Kirst now lives in Melbourne and while we can’t be as inseparable as we once were, we have proved time and time again that we’ll always be there for each other and can pick up just where we left off. Things haven’t been easy for my kind friend, but she has the most enormous strength of character, finds joy wherever she goes and has grace that endures. I defy anyone not to be enchanted by her.
Art Director
Mr Sam Wilson

Mr Sam Wilson (right) and his friend, “Jonny Beard”. Photograph courtesy of Mr Wilson
The details of where Jonathan Burton Stevenson (AKA Jonny Beard) and I first met are hazy, but we became friends somewhere between a pub, a record shop and any number of dance floors in Sheffield and the North of England circa 1993. Shortly thereafter, I moved to Manchester to begin my studies, and we would make occasional trans-Pennine trips to enjoy our shared passion for “festivities”. When I finished at uni, I moved into Jonny’s flat – a great deal of fun while it lasted, as Jonny was a resident DJ at a number of bars and clubs at that time.
Eventually I moved to (that) London to start my career in the world of style and fashion magazines. But it became important to retain my links with Jonny, and my other Sheffield friends, as I recognised how fundamental they were in forming my identity – particularly my passion for (and taste in) clothes, music and design. Not to mention the fact that we have a brilliant laugh whenever we’re together.
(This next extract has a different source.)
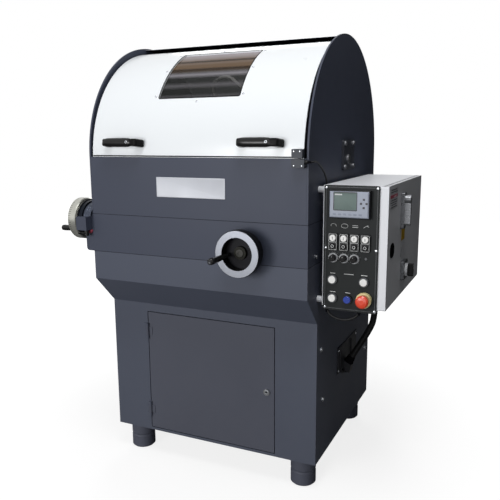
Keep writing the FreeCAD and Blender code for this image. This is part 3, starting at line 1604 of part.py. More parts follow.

I am very lucky to be able to count Jonny among my friends. We live very different lives (I am married with three children, while Jonny – who was best man alongside my other bestie Luke – is somewhat inexplicably a confirmed bachelor), and there have been periods of time when contact has been infrequent. But we can always pick up right where we left off – usually on the subject of the latest Supreme drop, house vs disco, Converse low tops vs high tops… And shall we have another pint?